The Basics of Hunting
At its heart, Blacksea Odyssey is a twin stick shooter. You use the left stick to move and the right stick to aim. The right trigger is your basic attack and the left trigger is a chargeable heavy attack. The L and R buttons are for using items, but more on them later. Each level is randomly generated, but the levels are pretty sparsely populated with spiky rock formations. The game is very competently put together; the controls are responsive and intuitive, and don’t take long to pick up at all. Defeated enemies drop money and other items, which is pretty standard, but it is a minor problem area for Blacksea Odyssey. Sometimes the items will scatter into the middle of a rock formation, beyond the reach of your item catch radius, so you can’t gather them up. If you take care to only kill enemies away from the rocks you can avoid this issue, though.
The Hunter’s Arsenal
There are three basic pieces of equipment the hunters use to bag their prey; the spear, the harpoon, and their ship. The spear is the basic attack, while the harpoon is the chargeable heavy attack. Additionally, the harpoon has a rope attached to it, and when you pull it back it can bring pieces of your prey with it. Sometimes you have to damage an enemy a little before you can pull it apart with the harpoon. Anyway, pulling pieces off your prey will disable it in some way, ranging from simply slowing it down to eliminating its offensive capabilities. Your ship does basic movement, and it also has a boost function you can use to evade attacks. The boost is limited by a meter under your health bar, but it regenerates pretty quickly.
The Elephant in the Rune
Your spear and ship can be upgraded with runes found during your hunts. The main bosses usually drop a rune or two, and smaller prey found throughout a level may randomly drop a rune or a key to a treasure chest, which can have runes contained within. Spear runes typically add damage or special effects to your spear attacks, whereas ship runes have a wider range of uses. Ship runes can increase your speed, defense, health regeneration, and the best ones even add automatic attacks; your ship can automatically shoot cannon balls, or generate elemental orbs that damage and push back enemies who bump into it. I love orb runes.
Inventory Control
In addition to runes, you can also find one-use items to aid you in your hunt. These items do things ranging from surrounding your ship with a shield, restoring health, increasing speed, increasing damage temporarily, and launching a barrage of cannonballs. The healing items are the most precious to me; restoring lost health is a pain.
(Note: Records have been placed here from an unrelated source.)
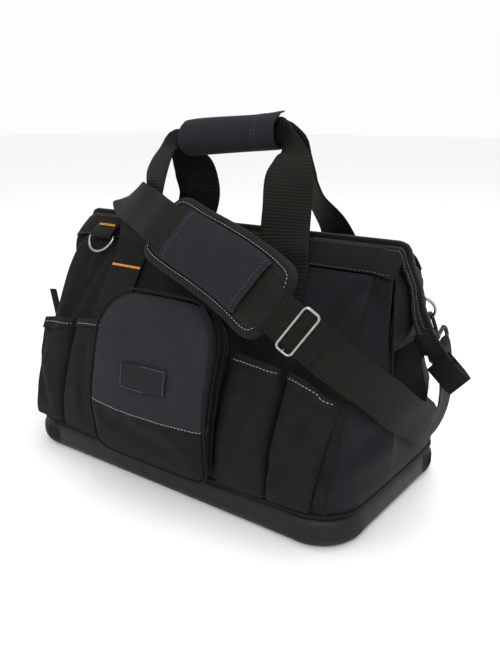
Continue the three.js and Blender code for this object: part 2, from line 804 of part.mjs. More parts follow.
// The free part of each leg, from the band's foot (0) to the grip (1): x as a share of legCentre,
// y as a share of the shell's half depth at its top edge, the turn outwards in degrees, the width
const legColumns = ['rise', 'out', 'off', 'turn', 'width'];
const rightFrontLeg = table(legColumns, [
  [0.02, 1.000, 1.18, 2, 1], [0.12, 0.985, 1.22, 12, 1], [0.26, 0.950, 1.10, 30, 1],
  [0.47, 0.935, 0.94, 37, 1], [0.675, 0.920, 0.78, 37, 1], [0.79, 0.905, 0.58, 33, 0.84],
  [0.88, 0.860, 0.36, 22, 0.64], [0.955, 0.790, 0.18, 8, 0.5],
]);
const leftFrontLeg = table(legColumns, [
  [0.02, 0.990, 1.18, 2, 1], [0.12, 0.950, 1.26, 8, 1], [0.26, 0.870, 1.18, 15, 1],
  [0.47, 0.725, 0.97, 24, 1], [0.675, 0.705, 0.84, 20, 1], [0.79, 0.695, 0.64, 20, 0.9],
  [0.88, 0.670, 0.42, 18, 0.72], [0.955, 0.620, 0.20, 8, 0.5],
]);
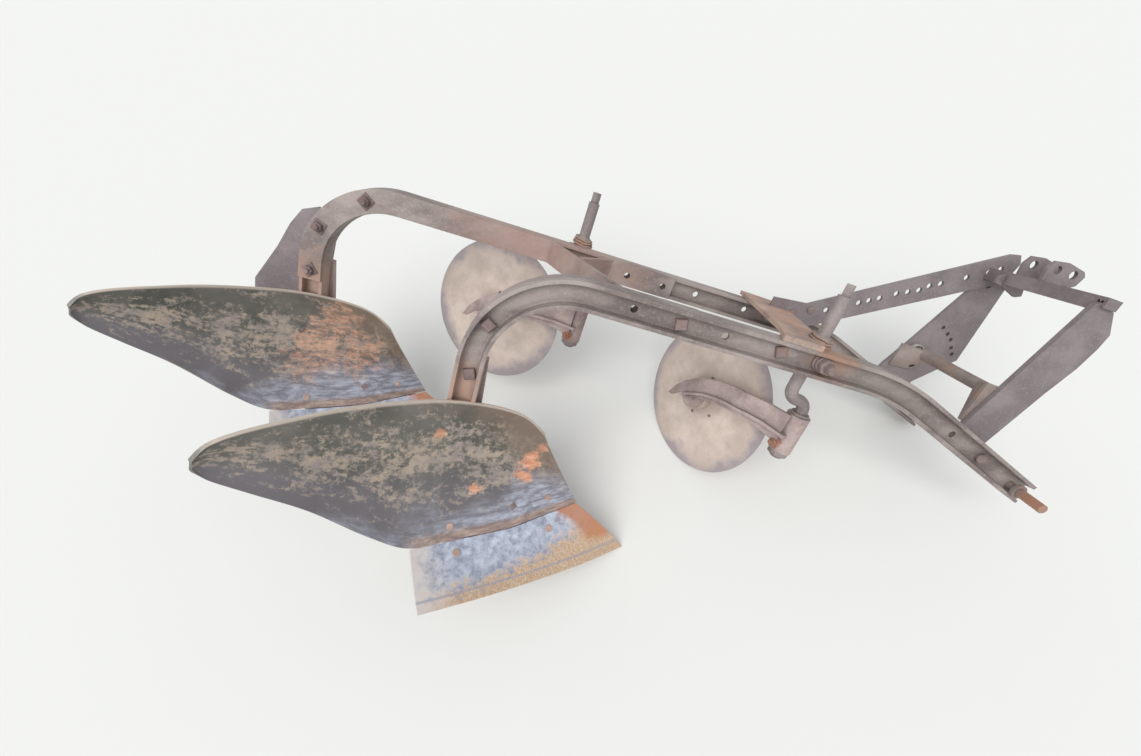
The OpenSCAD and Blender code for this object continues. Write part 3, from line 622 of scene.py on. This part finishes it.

It doesn’t restore between hunts, unless you have certain spears equipped, so any damage you take is more or less permanent unless you find a healing item. That’s probably the hardest part of the game; restoring health is such a bear. If there were maybe a way to buy health between missions that would be great. You can buy runes and other items between missions, so why not a visit to the doctor’s office to patch up some wounds?
A Hunter’s Senses
Blacksea Odyssey has a pretty cool, simple visual aesthetic. Everything is made of basic shapes, but by utilizing minor variations in color and shade it creates the impression of depth and imbues the various creatures that inhabit the world with a sense of life. The monsters themselves are very well-designed; some are just huge versions of animals like fish or frogs, and some are Lovecraftian monstrosities covered in mouths, eyes, and spikes. The music is a mostly electronic score that gets intense when the fighting is at its fiercest. The voice acting is fairly limited to unintelligible grunts and squeaks, except for the Old Man who growls out some Scandinavian language. I think he says the same thing every time regardless of what the text reads, but I’m not sure.
Playability
There are no touch or motion controls in Blacksea Odyssey, so you can really play it docked or undocked as you prefer. Personally, I found the game to be much more comfortable to play with a Pro controller than with the Joycons. The game felt more responsive on a Pro controller as well, but I think that’s down to the Pro’s more ergonomic design more than anything to do with the game itself. Frankly I find that to be the case with any game that requires extensive use of the trigger buttons. So I definitely recommend Blacksea Odyssey for docked play.
TL;DR: Fun, innovative take on the twinstick shooter.